** Start SUPPLIED MATERIAL **

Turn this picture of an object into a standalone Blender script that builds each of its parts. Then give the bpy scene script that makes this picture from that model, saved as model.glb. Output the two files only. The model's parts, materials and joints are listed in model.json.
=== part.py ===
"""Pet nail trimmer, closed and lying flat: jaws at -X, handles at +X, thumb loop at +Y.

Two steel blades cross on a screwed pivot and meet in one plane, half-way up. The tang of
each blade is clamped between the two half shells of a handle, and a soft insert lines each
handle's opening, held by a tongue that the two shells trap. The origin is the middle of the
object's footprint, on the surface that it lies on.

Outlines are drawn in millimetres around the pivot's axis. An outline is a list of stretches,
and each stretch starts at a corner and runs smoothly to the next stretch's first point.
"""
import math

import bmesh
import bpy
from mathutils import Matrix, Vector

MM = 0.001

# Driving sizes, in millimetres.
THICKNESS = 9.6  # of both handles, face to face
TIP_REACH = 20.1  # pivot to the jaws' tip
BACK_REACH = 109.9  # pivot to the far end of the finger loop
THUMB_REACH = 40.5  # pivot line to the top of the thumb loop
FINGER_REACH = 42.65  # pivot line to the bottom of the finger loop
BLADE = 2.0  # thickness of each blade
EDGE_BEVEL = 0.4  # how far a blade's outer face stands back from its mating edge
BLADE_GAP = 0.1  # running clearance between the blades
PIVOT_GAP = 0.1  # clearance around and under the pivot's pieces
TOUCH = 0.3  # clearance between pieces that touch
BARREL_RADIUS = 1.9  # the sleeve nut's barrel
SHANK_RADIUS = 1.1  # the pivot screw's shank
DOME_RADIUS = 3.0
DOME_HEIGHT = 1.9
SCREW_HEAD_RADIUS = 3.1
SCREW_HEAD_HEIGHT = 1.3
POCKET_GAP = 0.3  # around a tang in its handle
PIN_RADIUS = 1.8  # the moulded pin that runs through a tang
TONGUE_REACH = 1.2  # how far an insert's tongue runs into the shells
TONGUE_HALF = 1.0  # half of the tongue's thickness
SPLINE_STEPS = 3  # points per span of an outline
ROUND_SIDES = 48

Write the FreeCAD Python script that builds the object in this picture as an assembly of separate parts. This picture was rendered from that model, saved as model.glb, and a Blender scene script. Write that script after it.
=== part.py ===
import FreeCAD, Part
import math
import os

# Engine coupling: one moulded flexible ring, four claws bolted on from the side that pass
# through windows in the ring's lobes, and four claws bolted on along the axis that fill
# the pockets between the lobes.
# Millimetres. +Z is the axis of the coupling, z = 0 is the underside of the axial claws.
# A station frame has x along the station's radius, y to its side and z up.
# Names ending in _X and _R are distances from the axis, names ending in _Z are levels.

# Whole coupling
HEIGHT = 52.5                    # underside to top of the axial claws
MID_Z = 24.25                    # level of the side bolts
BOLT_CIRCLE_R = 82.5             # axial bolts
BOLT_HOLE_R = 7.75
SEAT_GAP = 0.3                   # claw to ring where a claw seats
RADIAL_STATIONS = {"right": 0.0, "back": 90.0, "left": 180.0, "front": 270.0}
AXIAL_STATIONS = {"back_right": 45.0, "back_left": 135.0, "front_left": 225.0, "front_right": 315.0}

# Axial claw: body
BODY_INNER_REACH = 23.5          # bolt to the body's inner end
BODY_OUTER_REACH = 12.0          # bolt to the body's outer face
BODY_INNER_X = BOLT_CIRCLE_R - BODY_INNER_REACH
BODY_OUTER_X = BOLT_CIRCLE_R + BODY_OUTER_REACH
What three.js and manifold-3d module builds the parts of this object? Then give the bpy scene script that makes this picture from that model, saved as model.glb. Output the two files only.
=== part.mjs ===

** End SUPPLIED MATERIAL **

CHALLENGE: Reproduce each entry above exactly, keeping every word.

RESULT FOR THIS EXERCISE:
Turn this picture of an object into a standalone Blender script that builds each of its parts. Then give the bpy scene script that makes this picture from that model, saved as model.glb. Output the two files only. The model's parts, materials and joints are listed in model.json.
=== part.py ===
"""Pet nail trimmer, closed and lying flat: jaws at -X, handles at +X, thumb loop at +Y.

Two steel blades cross on a screwed pivot and meet in one plane, half-way up. The tang of
each blade is clamped between the two half shells of a handle, and a soft insert lines each
handle's opening, held by a tongue that the two shells trap. The origin is the middle of the
object's footprint, on the surface that it lies on.

Outlines are drawn in millimetres around the pivot's axis. An outline is a list of stretches,
and each stretch starts at a corner and runs smoothly to the next stretch's first point.
"""
import math

import bmesh
import bpy
from mathutils import Matrix, Vector

MM = 0.001

# Driving sizes, in millimetres.
THICKNESS = 9.6  # of both handles, face to face
TIP_REACH = 20.1  # pivot to the jaws' tip
BACK_REACH = 109.9  # pivot to the far end of the finger loop
THUMB_REACH = 40.5  # pivot line to the top of the thumb loop
FINGER_REACH = 42.65  # pivot line to the bottom of the finger loop
BLADE = 2.0  # thickness of each blade
EDGE_BEVEL = 0.4  # how far a blade's outer face stands back from its mating edge
BLADE_GAP = 0.1  # running clearance between the blades
PIVOT_GAP = 0.1  # clearance around and under the pivot's pieces
TOUCH = 0.3  # clearance between pieces that touch
BARREL_RADIUS = 1.9  # the sleeve nut's barrel
SHANK_RADIUS = 1.1  # the pivot screw's shank
DOME_RADIUS = 3.0
DOME_HEIGHT = 1.9
SCREW_HEAD_RADIUS = 3.1
SCREW_HEAD_HEIGHT = 1.3
POCKET_GAP = 0.3  # around a tang in its handle
PIN_RADIUS = 1.8  # the moulded pin that runs through a tang
TONGUE_REACH = 1.2  # how far an insert's tongue runs into the shells
TONGUE_HALF = 1.0  # half of the tongue's thickness
SPLINE_STEPS = 3  # points per span of an outline
ROUND_SIDES = 48

Write the FreeCAD Python script that builds the object in this picture as an assembly of separate parts. This picture was rendered from that model, saved as model.glb, and a Blender scene script. Write that script after it.
=== part.py ===
import FreeCAD, Part
import math
import os

# Engine coupling: one moulded flexible ring, four claws bolted on from the side that pass
# through windows in the ring's lobes, and four claws bolted on along the axis that fill
# the pockets between the lobes.
# Millimetres. +Z is the axis of the coupling, z = 0 is the underside of the axial claws.
# A station frame has x along the station's radius, y to its side and z up.
# Names ending in _X and _R are distances from the axis, names ending in _Z are levels.

# Whole coupling
HEIGHT = 52.5                    # underside to top of the axial claws
MID_Z = 24.25                    # level of the side bolts
BOLT_CIRCLE_R = 82.5             # axial bolts
BOLT_HOLE_R = 7.75
SEAT_GAP = 0.3                   # claw to ring where a claw seats
RADIAL_STATIONS = {"right": 0.0, "back": 90.0, "left": 180.0, "front": 270.0}
AXIAL_STATIONS = {"back_right": 45.0, "back_left": 135.0, "front_left": 225.0, "front_right": 315.0}

# Axial claw: body
BODY_INNER_REACH = 23.5          # bolt to the body's inner end
BODY_OUTER_REACH = 12.0          # bolt to the body's outer face
BODY_INNER_X = BOLT_CIRCLE_R - BODY_INNER_REACH
BODY_OUTER_X = BOLT_CIRCLE_R + BODY_OUTER_REACH
What three.js and manifold-3d module builds the parts of this object? Then give the bpy scene script that makes this picture from that model, saved as model.glb. Output the two files only.
=== part.mjs ===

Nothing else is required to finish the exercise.